Trump also prevented a potentially catastrophic war between India and Pakistan, two nuclear-armed nations whose history is marked by deadly clashes over the disputed Kashmir region. 

In early 2025, tensions rose after cross-border incidents threatened to spiral into open conflict. Trump’s intervention included private talks with both Prime Minister Narendra Modi of India and Prime Minister Shehbaz Sharif of Pakistan

His diplomacy led to a mutual agreement to step back from military escalation, reopen communication channels, and coordinate security to prevent further incidents. 

By defusing a crisis between two nuclear powers, Trump helped avert a conflict that could have had devastating consequences for South Asia and the world.

His second term has also seen success in other regions.
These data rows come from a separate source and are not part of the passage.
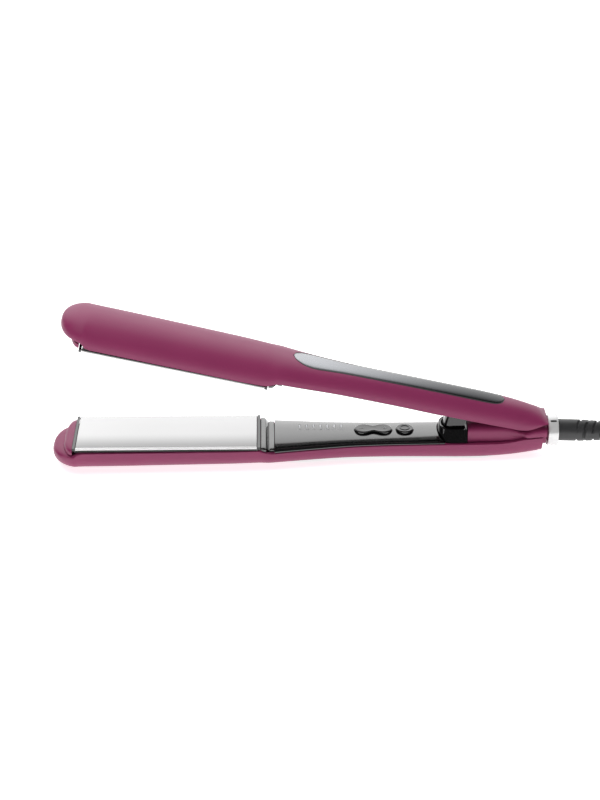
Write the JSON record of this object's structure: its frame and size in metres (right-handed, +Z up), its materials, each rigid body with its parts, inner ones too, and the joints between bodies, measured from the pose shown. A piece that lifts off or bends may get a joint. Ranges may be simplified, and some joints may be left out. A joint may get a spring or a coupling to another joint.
{
  "type": "flat iron",
  "caption": "Hair straightener with two hinged arms, floating flat heating plates, a sprung hinge, control buttons, a twist ring and a swivelling mains lead.",
  "frame": {"origin": "centre of the resting footprint of the iron itself (cord not counted), on the surface it lies on", "axes": "+X along the iron towards the cord end, +Y across the plates along the hinge pin towards the far side as seen with the tip on the left, +Z up"},
  "size_m": [0.5501, 0.0622, 0.1016],
  "materials": {
    "plum_soft_touch": "satin soft-touch lacquer on moulded plastic, plum",
    "gloss_black": "high-gloss black moulded plastic",
    "gunmetal": "gunmetal grey satin-gloss moulded plastic",
    "titanium": "mirror-smooth titanium-coated aluminium plate",
    "steel": "plain steel",
    "silver": "bright plated ring",
    "ceramic": "off-white ceramic, matt",
    "rubber": "dark grey flexible PVC, satin",
    "board": "green solder mask",
    "clear": "milky clear acrylic",
    "nickel_brass": "turned brass"
  },
  "bodies": {
    "lower_arm": {"lower_outer_shell": "plum_soft_touch", "lower_tip_frame": "plum_soft_touch", "lower_plate_seal": "gloss_black", "lower_heat_collar": "gunmetal", "lower_inner_cover": "gloss_black", "lower_grip_inlay": "gunmetal", "lower_pad_front": "rubber", "lower_pad_rear": "rubber", "led_light_guide": "clear", "control_board": "board", "minus_switch": "steel", "plus_switch": "steel", "power_switch": "steel", "board_screw_front": "steel", "board_screw_rear": "steel", "hinge_block": "plum_soft_touch", "hinge_pin": "steel", "spring_cup": "gloss_black", "opening_spring": "steel", "cord_lead": "rubber", "cord_hank": "rubber", "cord_tail": "rubber", "cord_tie": "gloss_black", "plug_body": "rubber", "plug_pin_a": "nickel_brass", "plug_pin_b": "nickel_brass"},
    "upper_arm": {"upper_outer_shell": "plum_soft_touch", "upper_tip_frame": "plum_soft_touch", "upper_plate_seal": "gloss_black", "upper_heat_collar": "gunmetal", "upper_inner_cover": "gloss_black", "upper_grip_inlay": "gunmetal", "upper_pad_front": "rubber", "upper_pad_rear": "rubber", "upper_hinge_lug": "gunmetal", "spring_post": "gloss_black", "post_screw_near": "steel", "post_screw_far": "steel"},
    "lower_plate_carrier": {"lower_plate": "titanium", "lower_heater": "ceramic", "lower_heater_clamp": "steel", "lower_thermistor": "ceramic"},
    "upper_plate_carrier": {"upper_plate": "titanium", "upper_heater": "ceramic", "upper_heater_clamp": "steel", "upper_thermal_fuse": "steel"},
    "power_button": {"power_button": "gloss_black"},
    "temperature_rocker": {"temperature_rocker": "gloss_black"},
    "lock_ring": {"lock_ring": "silver"},
    "strain_relief": {"strain_relief": "rubber"}
  },
  "joints": [
    {"name": "arm_hinge", "type": "hinge", "parent": "lower_arm", "child": "upper_arm", "pos_m": [0.1137, 0, 0.01674], "axis": [0, -1, 0], "range_deg": [0, 13.3], "stiffness_Nm_per_rad": 0.6, "springref_deg": -34.38, "deforming": ["opening_spring"]},
    {"name": "lower_plate_float", "type": "slide", "parent": "lower_arm", "child": "lower_plate_carrier", "axis": [-0.0113, 0, -0.9999], "range_m": [0, 0.0004], "stiffness_N_per_m": 3000, "springref_m": -0.002},
    {"name": "upper_plate_float", "type": "slide", "parent": "upper_arm", "child": "upper_plate_carrier", "axis": [0.241, 0, 0.9705], "range_m": [0, 0.0004], "stiffness_N_per_m": 3000, "springref_m": -0.002},
    {"name": "power_button_press", "type": "slide", "parent": "lower_arm", "child": "power_button", "axis": [-0.0113, 0, -0.9999], "range_m": [0, 0.0006], "stiffness_N_per_m": 150, "springref_m": -0.002},
    {"name": "rocker_tilt", "type": "hinge", "parent": "lower_arm", "child": "temperature_rocker", "pos_m": [0.01681, 0, 0.01383], "axis": [0, 1, 0], "range_deg": [-3, 3], "stiffness_Nm_per_rad": 0.0084},
    {"name": "ring_twist", "type": "hinge", "parent": "lower_arm", "child": "lock_ring", "pos_m": [0.12398, 0, 0.01462], "axis": [0.9999, 0, -0.0113], "range_deg": [0, 45]},
    {"name": "cord_swivel", "type": "hinge", "parent": "lower_arm", "child": "strain_relief", "pos_m": [0.13028, 0, 0.01455], "axis": [0.9989, 0, -0.0462], "continuous": true}
  ]
}
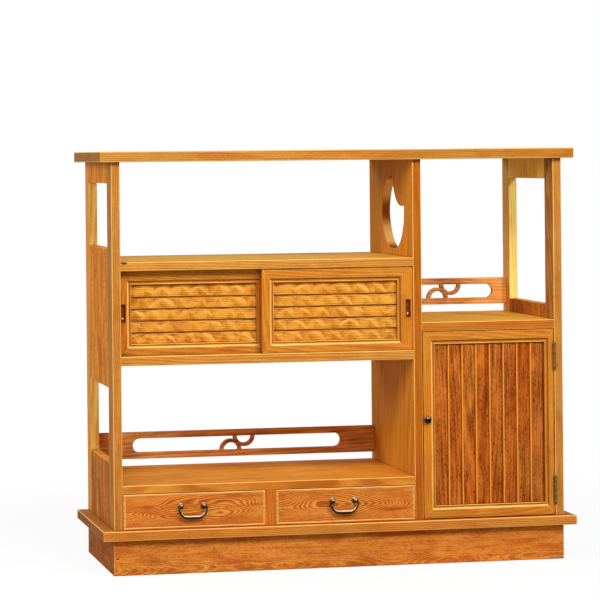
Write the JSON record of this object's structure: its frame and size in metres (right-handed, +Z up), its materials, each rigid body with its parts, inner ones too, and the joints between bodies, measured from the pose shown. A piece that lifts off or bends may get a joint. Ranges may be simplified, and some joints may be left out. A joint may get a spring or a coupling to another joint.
{
  "type": "japanese tea cabinet",
  "caption": "Low tea cabinet with open bays, two sliding slatted doors, a hinged boarded door, two small drawers, fretwork rails and a shaped cut-out in its divider.",
  "frame": {"origin": "on the floor, under the middle of the cabinet's outline", "axes": "+X along the width to the right as seen from the front, +Y from the front to the back, +Z up"},
  "size_m": [1.06, 0.42, 0.915],
  "materials": {
    "case_wood": "clear lacquer, satin",
    "fret_wood": "clear lacquer, satin",
    "slat_wood": "clear lacquer, satin",
    "frame_wood": "clear lacquer, satin",
    "drawer_wood": "clear lacquer, satin",
    "inner_wood": "bare",
    "pale_wood": "clear lacquer, satin",
    "dark_wood": "dark lacquer, satin",
    "dark_bronze": "dark patina",
    "hinge_brass": "aged",
    "plate_steel": "brushed"
  },
  "bodies": {
    "case": {"top_board": "case_wood", "base_slab": "case_wood", "plinth_front": "case_wood", "plinth_back": "inner_wood", "plinth_ends": "case_wood", "plinth_blocks": "inner_wood", "left_front_stile": "case_wood", "left_back_stile": "case_wood", "left_top_rail": "case_wood", "left_middle_panel": "case_wood", "left_lower_panel": "case_wood", "right_front_stile": "case_wood", "right_back_stile": "case_wood", "right_top_rail": "case_wood", "right_lower_panel": "case_wood", "divider": "case_wood", "drawer_shelf": "case_wood", "sill_shelf": "case_wood", "upper_shelf": "case_wood", "right_shelf": "case_wood", "left_fret_rail": "fret_wood", "right_fret_rail": "fret_wood", "drawer_mullion": "case_wood", "drawer_partition": "inner_wood", "drawer_stops": "inner_wood", "back_panels": "inner_wood", "door_catch": "dark_wood", "hinge_frame_leaves": "hinge_brass", "hinge_pins": "hinge_brass"},
    "rear_door": {"rear_door_left_stile": "frame_wood", "rear_door_right_stile": "frame_wood", "rear_door_rails": "frame_wood", "rear_door_slats": "slat_wood", "rear_door_pull": "dark_wood", "rear_door_pull_pin": "pale_wood"},
    "front_door": {"front_door_left_stile": "frame_wood", "front_door_right_stile": "frame_wood", "front_door_rails": "frame_wood", "front_door_slats": "slat_wood", "front_door_pull": "dark_wood", "front_door_pull_pin": "pale_wood"},
    "cupboard_door": {"door_left_stile": "frame_wood", "door_right_stile": "frame_wood", "door_rails": "frame_wood", "door_uprights": "slat_wood", "door_knob": "dark_bronze", "hinge_door_leaves": "hinge_brass", "door_catch_plate": "plate_steel"},
    "left_drawer": {"left_drawer_front": "drawer_wood", "left_drawer_beads": "pale_wood", "left_drawer_box": "inner_wood", "left_handle_posts": "dark_bronze"},
    "right_drawer": {"right_drawer_front": "drawer_wood", "right_drawer_beads": "pale_wood", "right_drawer_box": "inner_wood", "right_handle_posts": "dark_bronze"},
    "left_bail": {"left_bail": "dark_bronze"},
    "right_bail": {"right_bail": "dark_bronze"}
  },
  "joints": [
    {"name": "rear_door_slide", "type": "slide", "parent": "case", "child": "rear_door", "axis": [1, 0, 0], "range_m": [0, 0.311]},
    {"name": "front_door_slide", "type": "slide", "parent": "case", "child": "front_door", "axis": [-1, 0, 0], "range_m": [0, 0.311]},
    {"name": "cupboard_door_hinge", "type": "hinge", "parent": "case", "child": "cupboard_door", "pos_m": [0.4849, -0.1982, 0.305], "axis": [0, 0, 1], "range_deg": [0, 170]},
    {"name": "left_drawer_slide", "type": "slide", "parent": "case", "child": "left_drawer", "axis": [0, -1, 0], "range_m": [0, 0.25]},
    {"name": "right_drawer_slide", "type": "slide", "parent": "case", "child": "right_drawer", "axis": [0, -1, 0], "range_m": [0, 0.25]},
    {"name": "left_handle_swing", "type": "hinge", "parent": "left_drawer", "child": "left_bail", "pos_m": [-0.334, -0.2045, 0.147], "axis": [-1, 0, 0], "range_deg": [0, 90]},
    {"name": "right_handle_swing", "type": "hinge", "parent": "right_drawer", "child": "right_bail", "pos_m": [0.002, -0.2045, 0.147], "axis": [-1, 0, 0], "range_deg": [0, 90]}
  ]
}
In July, Thailand and Cambodia reached a ceasefire following deadly border clashes that killed 36 people and displaced more than 260,000

In June, Rwanda and the Democratic Republic of the Congo signed a U.S.-brokered peace agreement to end decades of violence, pledging respect for borders, joint security coordination, and an end to aggression.

Trump increased U.S. counterterrorism operations, eliminating dozens of high-level terrorists, including a senior ISIS attack planner in Somalia. And most recently, Russia signaled its willingness to end the war in Ukraine if granted control of its eastern territories. 

While the outcome remains uncertain, the fact that such an offer was placed on the table is a testament to Trump’s ability to bring even the most entrenched conflicts toward negotiation.

This record is unmatched by any modern president. Trump has ended wars, prevented wars, and built lasting peace agreements across multiple continents. 

Yet despite these achievements, the Nobel Committee is unlikely to award him the Peace Prize. Political bias has clouded its decisions in the past, honoring leaders whose records included expanded warfare and destabilization.

Whether or not the committee recognizes him, Trump’s work stands as proof that strong, decisive leadership can achieve real peace. History will remember him not as a president of endless wars, but as a president of unprecedented diplomacy.